I was trying to explain it to a friend the other day. I love to cook, so naturally I love a holiday that is centered around cooking and feasting. If you think about it, many gatherings always start and/or end around the kitchen table, and food is a way to celebrate. Part of why I love Thanksgiving so much is because it isn't accompanied with the crazy rushing around for gifts or going to a bunch of parties - it's just about enjoying food together, giving thanks for what you have, and enjoying the company of your friends and family. And I get to try out all of my new recipes on them. :)
Speaking of which....
I came across this little jewel on the epicurious.com website. I cannot WAIT to give it a try this Thanksgiving! Not only does it look beautiful, but I betcha it's delicious to boot. I'm sure it'll be quite a challenge (did you see all of the steps??), but I'm willing to take it on. What's an amazing Thanksgiving meal without a little bit of elbow grease? Wait, ew. You know what I mean....
Pumpkin Stuffed with Everything Good
Epicurious | October 2010
by Dorie Greenspan Around My French Table: More Than 300 Recipes From My Home to Yours
Since pumpkins come in unpredictable sizes, cheeses and breads differ, and baking times depend on how long it takes for the pumpkin to get soft enough to pierce with a knife, being precise is impossible. See Bonne Idée for some hints on variations.
And speaking of playing around, you might consider serving this alongside the Thanksgiving turkey or even instead of it—omit the bacon and you've got a great vegetarian main course.
Yield: Makes 2 very generous servings or 4 more genteel servings
1 pumpkin, about 3 pounds
Salt and freshly ground pepper
1/4 pound stale bread, thinly sliced and cut into 1/2-inch chunks
1/4 pound cheese, such as Gruyère, Emmenthal, cheddar, or a combination, cut into 1/2-inch chunks
2–4 garlic cloves (to taste), split, germ removed, and coarsely chopped
4 slices bacon, cooked until crisp, drained, and chopped (my addition)
About 1/4 cup snipped fresh chives or sliced scallions (my addition)

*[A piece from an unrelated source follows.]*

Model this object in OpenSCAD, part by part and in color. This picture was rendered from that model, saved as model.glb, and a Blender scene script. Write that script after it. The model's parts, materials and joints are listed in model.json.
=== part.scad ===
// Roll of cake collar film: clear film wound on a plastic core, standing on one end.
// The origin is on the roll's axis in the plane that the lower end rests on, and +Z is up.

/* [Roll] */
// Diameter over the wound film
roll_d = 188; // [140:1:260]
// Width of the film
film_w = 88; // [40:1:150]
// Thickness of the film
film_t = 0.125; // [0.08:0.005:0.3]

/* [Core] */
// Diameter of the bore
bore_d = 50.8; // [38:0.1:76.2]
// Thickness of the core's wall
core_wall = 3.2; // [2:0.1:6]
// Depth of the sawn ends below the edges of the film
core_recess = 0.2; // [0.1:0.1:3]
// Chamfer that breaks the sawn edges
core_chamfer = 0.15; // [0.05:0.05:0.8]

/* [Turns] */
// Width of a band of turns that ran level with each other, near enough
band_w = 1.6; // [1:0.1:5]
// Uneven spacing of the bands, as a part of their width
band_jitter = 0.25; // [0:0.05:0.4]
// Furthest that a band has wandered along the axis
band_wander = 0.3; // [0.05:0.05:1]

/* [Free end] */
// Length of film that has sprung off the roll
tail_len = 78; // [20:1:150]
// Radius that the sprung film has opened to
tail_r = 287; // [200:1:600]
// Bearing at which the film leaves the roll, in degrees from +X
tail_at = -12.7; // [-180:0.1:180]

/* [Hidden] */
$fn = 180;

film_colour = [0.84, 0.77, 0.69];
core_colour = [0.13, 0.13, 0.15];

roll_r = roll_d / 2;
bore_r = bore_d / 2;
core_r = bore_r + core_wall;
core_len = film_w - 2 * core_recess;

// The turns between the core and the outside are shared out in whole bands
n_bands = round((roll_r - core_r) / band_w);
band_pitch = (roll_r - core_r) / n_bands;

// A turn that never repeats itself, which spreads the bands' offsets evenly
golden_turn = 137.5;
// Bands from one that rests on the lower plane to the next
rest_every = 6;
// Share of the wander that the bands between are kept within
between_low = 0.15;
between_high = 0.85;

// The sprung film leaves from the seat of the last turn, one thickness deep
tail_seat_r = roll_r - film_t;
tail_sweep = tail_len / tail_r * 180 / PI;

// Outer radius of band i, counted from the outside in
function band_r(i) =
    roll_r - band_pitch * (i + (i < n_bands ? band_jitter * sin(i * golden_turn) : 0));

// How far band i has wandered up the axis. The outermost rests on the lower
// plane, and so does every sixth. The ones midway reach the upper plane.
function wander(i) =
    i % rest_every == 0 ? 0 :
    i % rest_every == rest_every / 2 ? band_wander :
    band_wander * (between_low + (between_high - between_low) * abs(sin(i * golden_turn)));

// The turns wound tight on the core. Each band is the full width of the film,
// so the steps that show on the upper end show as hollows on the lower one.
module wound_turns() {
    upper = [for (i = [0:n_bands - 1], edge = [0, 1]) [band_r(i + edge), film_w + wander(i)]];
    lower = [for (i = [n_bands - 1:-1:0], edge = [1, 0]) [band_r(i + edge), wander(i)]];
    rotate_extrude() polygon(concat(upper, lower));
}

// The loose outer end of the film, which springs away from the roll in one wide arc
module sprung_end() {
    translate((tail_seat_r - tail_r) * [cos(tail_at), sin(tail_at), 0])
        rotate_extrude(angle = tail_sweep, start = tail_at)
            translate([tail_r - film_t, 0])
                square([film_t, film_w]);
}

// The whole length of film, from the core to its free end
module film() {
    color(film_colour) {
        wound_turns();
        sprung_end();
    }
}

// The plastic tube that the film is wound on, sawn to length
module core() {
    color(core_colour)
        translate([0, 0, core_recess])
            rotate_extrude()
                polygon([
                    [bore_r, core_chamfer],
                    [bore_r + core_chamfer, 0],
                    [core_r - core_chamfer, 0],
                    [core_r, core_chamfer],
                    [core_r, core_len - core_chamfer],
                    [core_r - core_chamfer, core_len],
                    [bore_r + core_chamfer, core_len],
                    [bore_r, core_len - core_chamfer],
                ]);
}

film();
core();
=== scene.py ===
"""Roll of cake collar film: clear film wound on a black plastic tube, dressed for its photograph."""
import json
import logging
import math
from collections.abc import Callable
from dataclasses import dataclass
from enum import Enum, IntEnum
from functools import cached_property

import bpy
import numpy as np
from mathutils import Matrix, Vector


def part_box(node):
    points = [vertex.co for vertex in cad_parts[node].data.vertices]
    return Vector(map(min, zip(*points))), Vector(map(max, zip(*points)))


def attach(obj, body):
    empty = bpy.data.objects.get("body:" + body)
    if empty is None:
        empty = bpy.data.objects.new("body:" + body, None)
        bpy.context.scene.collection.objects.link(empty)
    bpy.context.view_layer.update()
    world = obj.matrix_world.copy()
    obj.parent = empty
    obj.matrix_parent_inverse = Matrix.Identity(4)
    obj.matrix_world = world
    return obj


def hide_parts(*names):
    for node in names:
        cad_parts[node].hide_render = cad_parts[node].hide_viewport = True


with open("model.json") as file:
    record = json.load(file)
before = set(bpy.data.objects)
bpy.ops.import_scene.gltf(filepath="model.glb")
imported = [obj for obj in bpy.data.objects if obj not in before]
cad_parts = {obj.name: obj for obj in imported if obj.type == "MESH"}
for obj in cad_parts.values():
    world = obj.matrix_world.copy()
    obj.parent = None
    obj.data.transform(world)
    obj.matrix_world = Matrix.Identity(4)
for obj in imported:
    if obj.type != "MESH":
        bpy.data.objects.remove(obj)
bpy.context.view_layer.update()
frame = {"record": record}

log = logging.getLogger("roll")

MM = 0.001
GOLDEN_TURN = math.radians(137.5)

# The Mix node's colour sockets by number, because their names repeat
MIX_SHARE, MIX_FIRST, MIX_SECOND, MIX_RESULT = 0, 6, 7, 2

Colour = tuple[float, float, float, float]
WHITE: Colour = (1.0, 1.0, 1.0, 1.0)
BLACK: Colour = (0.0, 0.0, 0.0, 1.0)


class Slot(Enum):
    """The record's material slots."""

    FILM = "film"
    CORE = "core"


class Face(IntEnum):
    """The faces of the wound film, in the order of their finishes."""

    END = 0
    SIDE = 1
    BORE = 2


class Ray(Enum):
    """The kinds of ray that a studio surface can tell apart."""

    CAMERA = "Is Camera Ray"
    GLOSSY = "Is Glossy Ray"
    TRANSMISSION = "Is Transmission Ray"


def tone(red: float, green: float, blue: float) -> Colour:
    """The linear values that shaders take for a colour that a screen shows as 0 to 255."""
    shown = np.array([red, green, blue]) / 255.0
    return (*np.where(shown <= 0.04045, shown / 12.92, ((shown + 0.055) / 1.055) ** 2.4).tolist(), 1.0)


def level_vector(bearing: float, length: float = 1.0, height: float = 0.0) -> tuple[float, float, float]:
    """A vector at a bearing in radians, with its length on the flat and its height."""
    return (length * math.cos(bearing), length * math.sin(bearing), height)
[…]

1 tablespoon minced fresh thyme (my addition)
About 1/3 cup heavy cream
Pinch of freshly grated nutmeg
Center a rack in the oven and preheat the oven to 350 degrees F. Line a baking sheet with a silicone baking mat or parchment, or find a Dutch oven with a diameter that's just a tiny bit larger than your pumpkin. If you bake the pumpkin in a casserole, it will keep its shape, but it might stick to the casserole, so you'll have to serve it from the pot—which is an appealingly homey way to serve it. If you bake it on a baking sheet, you can present it freestanding, but maneuvering a heavy stuffed pumpkin with a softened shell isn't so easy. However, since I love the way the unencumbered pumpkin looks in the center of the table, I've always taken my chances with the baked-on-a-sheet method, and so far, I've been lucky.
Using a very sturdy knife—and caution—cut a cap out of the top of the pumpkin (think Halloween Jack-o-Lantern). It's easiest to work your knife around the top of the pumpkin at a 45-degree angle. You want to cut off enough of the top to make it easy for you to work inside the pumpkin. Clear away the seeds and strings from the cap and from inside the pumpkin. Season the inside of the pumpkin generously with salt and pepper, and put it on the baking sheet or in the pot.

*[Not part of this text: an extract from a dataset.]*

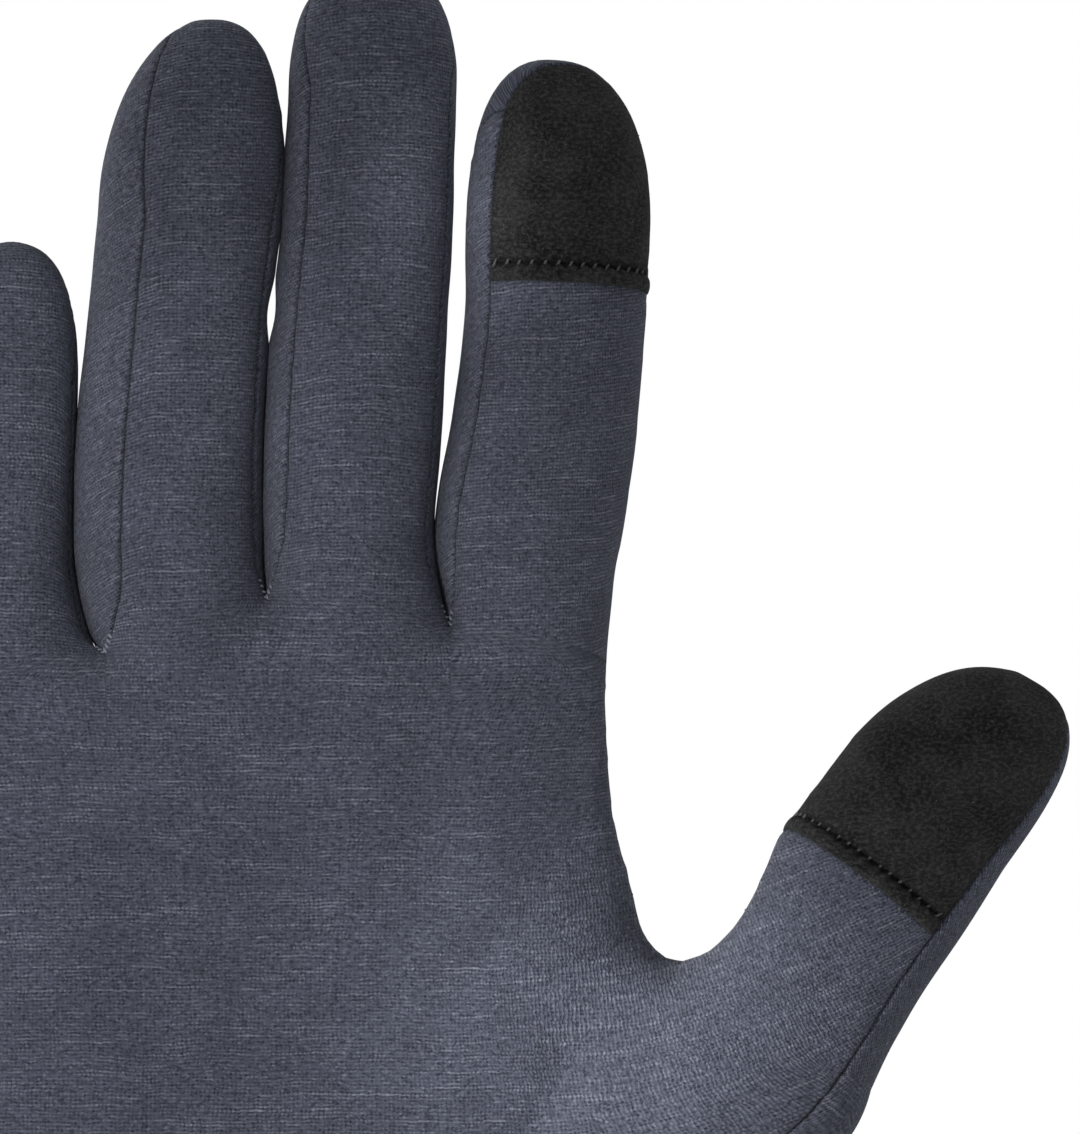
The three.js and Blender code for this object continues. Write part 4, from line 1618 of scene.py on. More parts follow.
class Sketch:
    """A node tree in the making."""

    VALUE_BLEND = (0, 2, 3)
    COLOUR_BLEND = (0, 6, 7)

    def __init__(self, tree: bpy.types.NodeTree) -> None:
        """Takes hold of the tree to draw in."""
        self.tree = tree

    def feed(self, socket: bpy.types.NodeSocket, value: object) -> None:
        """Links a socket to an input, or sets the input's own value."""
        if isinstance(value, bpy.types.NodeSocket):
            self.tree.links.new(value, socket)
        else:
            socket.default_value = value

    def feed_all(self, node: bpy.types.Node, **inputs: object) -> None:
        """Feeds a node's inputs by name, with spaces in the names written as underscores."""
        for name, value in inputs.items():
            self.feed(node.inputs[name.replace("_", " ")], value)

    def node(self, kind: str, settings: dict | None = None, **inputs: object) -> bpy.types.Node:
        """Adds a shader node.

        Args:
            kind: what follows ShaderNode in the name of its type.
            settings: its properties.
            inputs: values or sockets for its inputs.

        Returns:
            The node.
        """
        node = self.tree.nodes.new(f"ShaderNode{kind}")
        for name, value in (settings or {}).items():
            setattr(node, name, value)
        self.feed_all(node, **inputs)
        return node

    def group(self, tree: bpy.types.NodeTree, **inputs: object) -> bpy.types.NodeOutputs:
        """Outputs of a shared effect."""
        return self.node("Group", {"node_tree": tree}, **inputs).outputs

    def operation(
        self, kind: str, operation: str, *values: object, **inputs: object
    ) -> bpy.types.NodeOutputs:
        """Outputs of an operation, with its values in order."""
        node = self.node(kind, {"operation": operation}, **inputs)
        for socket, value in zip(node.inputs, values):
            self.feed(socket, value)
        return node.outputs

    def math(self, operation: str, *values: object) -> bpy.types.NodeSocket:
        """An operation on up to three values."""
        return self.operation("Math", operation, *values)[0]

    def vector(self, operation: str, *values: object, **inputs: object) -> bpy.types.NodeSocket:
        """An operation on vectors that gives a vector."""
        return self.operation("VectorMath", operation, *values, **inputs)["Vector"]

    def plus(self, a: object, b: object) -> bpy.types.NodeSocket:
        """Sum of two values."""
        return self.math("ADD", a, b)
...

Toss the bread, cheese, garlic, bacon, and herbs together in a bowl. Season with pepper—you probably have enough salt from the bacon and cheese, but taste to be sure—and pack the mix into the pumpkin. The pumpkin should be well filled—you might have a little too much filling, or you might need to add to it. Stir the cream with the nutmeg and some salt and pepper and pour it into the pumpkin. Again, you might have too much or too little—you don’t want the ingredients to swim in cream, but you do want them nicely moistened. (It's hard to go wrong here.)
Put the cap in place and bake the pumpkin for about 2 hours—check after 90 minutes—or until everything inside the pumpkin is bubbling and the flesh of the pumpkin is tender enough to be pierced easily with the tip of a knife. Because the pumpkin will have exuded liquid, I like to remove the cap during the last 20 minutes or so, so that the liquid can bake away and the top of the stuffing can brown a little.

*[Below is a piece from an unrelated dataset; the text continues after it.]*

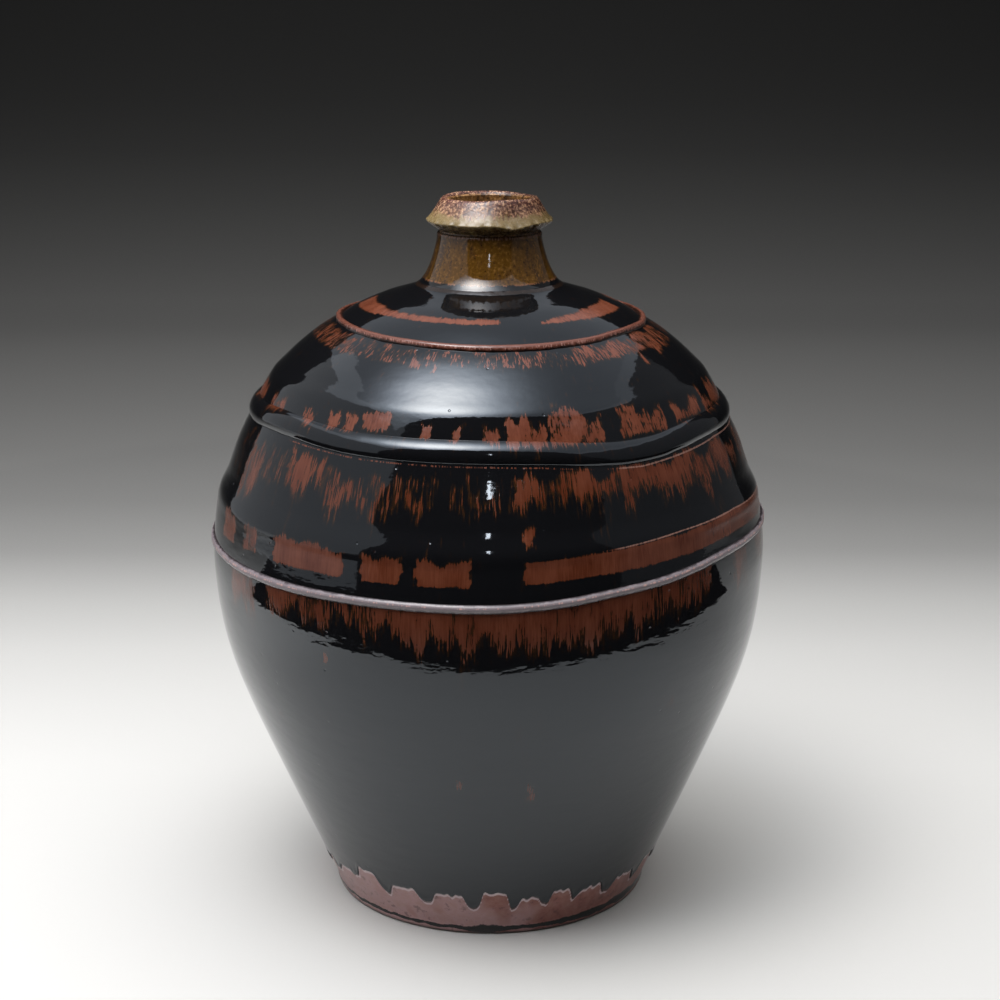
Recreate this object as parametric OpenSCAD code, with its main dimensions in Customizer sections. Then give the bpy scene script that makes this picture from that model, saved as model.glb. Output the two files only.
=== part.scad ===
// Sake bottle: a wide wheel-thrown stoneware bottle with a turned foot, a low
// belly seam, a domed shoulder, a short flaring neck and a conical collar.
// It is built the way a potter builds it: thrown walls luted together at lapped
// seams, cordons laid over the seams, and coats of glaze outside and inside.
// Units are millimetres, +Z is up, and the origin is the centre of the foot.

/* [Foot] */
// Diameter of the clay at the top of the foot ring
foot_d = 136.4; // [132:0.2:140]
// Diameter of the hollow inside the foot ring
foot_hollow_d = 106; // [98:1:112]
// Height of the foot ring
foot_h = 5; // [4:0.5:6]
// Thickness of the floor
floor_t = 9; // [7:0.5:11]

/* [Body] */
// Widest diameter of the clay body
belly_d = 232.4; // [228:0.2:236]
// Height of the widest point above the table
belly_h = 150; // [146:1:152]
// Lean of the straight part of the lower wall, in degrees from upright
lower_lean = 23.2; // [22.8:0.1:24]
// Height of the lower wall, from the foot ring to the belly seam
lower_h = 155; // [153:1:160]
// Height of the waist wall, from the belly seam to the shoulder edge
waist_h = 54; // [52:1:56]
// Height of the dome, from the shoulder edge to the shoulder cordon
dome_h = 34; // [33:0.5:36]
// Height of the cap, from the shoulder cordon to the foot of the neck
cap_h = 16; // [14:0.5:18]
// Diameter of the soft step on the waist
step_d = 224.8; // [222:0.2:226]
// Diameter of the clay at the shoulder edge
edge_d = 196.4; // [194:0.2:198]
// Diameter of the clay under the shoulder cordon
shoulder_d = 128.4; // [124:0.2:134]
// Thickness of the body wall
wall = 6; // [5:0.25:6.5]

/* [Neck and mouth] */
// Diameter of the clay at the foot of the neck
neck_foot_d = 55; // [52:0.5:58]
// Diameter of the clay at the top of the neck
neck_top_d = 41.8; // [41:0.2:44]
// Height of the neck, from its foot to the seat of the collar
neck_h = 23; // [20:1:28]
// Diameter of the straight bore of the mouth
bore_d = 32; // [30:0.5:33]
// Diameter of the clay at the collar's lip
collar_d = 50.8; // [48:0.2:54]
// Height of the collar, from its seat to the clay of the rim
collar_h = 12.2; // [11:0.2:14]

/* [Glaze] */
// Thickness of the glaze on the outside
glaze_t = 0.8; // [0.5:0.1:1]
// Thickness of the iron wash on the foot
wash_t = 0.4; // [0.3:0.1:0.4]
// Thickness of the glaze that lines the inside
liner_t = 0.6; // [0.4:0.1:1]
// Height above the table where the outer glaze stops in drips
drip_h = 16; // [12:1:20]

/* [Cordons] */
// How far the belly cordon stands out of the glaze
belly_cordon_rise = 1.2; // [0.4:0.1:1.2]
// How far the shoulder edge bead stands out of the glaze
edge_bead_rise = 1.5; // [1:0.1:1.6]
// How far the shoulder cordon stands out of the glaze
shoulder_cordon_rise = 1.4; // [0.4:0.1:1.4]

/* [Hidden] */
$fn = 180;

// Colours of the clay and of the glazes
clay_colour = [0.46, 0.35, 0.29];
black_colour = [0.07, 0.06, 0.06];
rust_colour = [0.42, 0.22, 0.16];
mauve_colour = [0.45, 0.33, 0.31];
amber_colour = [0.31, 0.19, 0.09];
ash_colour = [0.68, 0.60, 0.45];

// Heights of the seams above the table
belly_seam_h = foot_h + lower_h;
edge_seam_h = belly_seam_h + waist_h;
shoulder_seam_h = edge_seam_h + dome_h;
neck_seam_h = shoulder_seam_h + cap_h;
collar_seat_h = neck_seam_h + neck_h;
rim_h = collar_seat_h + collar_h;

// Half widths of the cordons, measured along the wall
belly_cordon_half = 2;
edge_bead_half = 4.4;
shoulder_cordon_half = 2.2;
neck_fillet_half = 1.4;
neck_fillet_rise = 0.6;

// Height of the lap at each seam, where the inner half of the wall stands up
lap = 3;
// Lean of the wall at the belly, edge and shoulder seams
belly_seam_lean = 4;
edge_seam_lean = 25;
shoulder_seam_lean = 62;
// Radius of the floor, inside the foot of the lower wall
floor_r = 60;
// Steps in each curved stretch of the outline
steps = 12;

// ---- Outline tools. A point is [radius, height]. ----

// Direction up a wall that leans in by a number of degrees
function up(lean) = [-sin(lean), cos(lean)];

// Direction straight out of a wall that leans in by a number of degrees
function out(lean) = [cos(lean), sin(lean)];

// Round stretch from a to b that stands out of the straight line by rise
function bow(a, b, rise, n = steps) =
    let (
        chord = norm(b - a),
        along = (b - a) / chord,
        side = [along.y, -along.x] * sign(rise),
        height = abs(rise),
        radius = (chord * chord / 4 + height * height) / (2 * height),
        centre = (a + b) / 2 + side * (height - radius),
        half = atan2(chord / 2, radius - height)
    )
    [for (k = [0:n])
        let (angle = -half + 2 * half * k / n)
        centre + radius * (sin(angle) * along + cos(angle) * side)];

// Unit normal to the right of the way from a to b
function side_of(a, b) = [b.y - a.y, a.x - b.x] / norm(b - a);

// The same outline moved sideways by d, to its right
function shift(path, d) =
    let (last = len(path) - 1)
    [for (i = [0:last])
        let (
            before = side_of(path[max(i - 1, 0)], path[max(i, 1)]),
            after = side_of(path[min(i, last - 1)], path[min(i + 1, last)])
        )
        path[i] + d * (before + after) / (1 + before * after)];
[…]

When the pumpkin is ready, carefully, very carefully—it's heavy, hot, and wobbly—bring it to the table or transfer it to a platter that you'll bring to the table.
You have a choice—you can either spoon out portions of the filling, making sure to get a generous amount of pumpkin into the spoonful, or you can dig into the pumpkin with a big spoon, pull the pumpkin meat into the filling, and then mix everything up. I'm a fan of the pull-and-mix option. Served in hearty portions followed by a salad, the pumpkin is a perfect cold-weather main course; served in generous spoonfuls, it's just right alongside the Thanksgiving turkey.
There are many ways to vary this arts-and-crafts project. Instead of bread, I've filled the pumpkin with cooked rice—when it's baked, it's almost risotto-like. And, with either bread or rice, on different occasions I've added cooked spinach, kale, chard, or peas (the peas came straight from the freezer). I’ve made it without bacon (a wonderful vegetarian dish), and I’ve also made it and loved, loved, loved it with cooked sausage meat; cubes of ham are also a good idea. Nuts are a great addition, as are chunks of apple or pear or pieces of chestnut.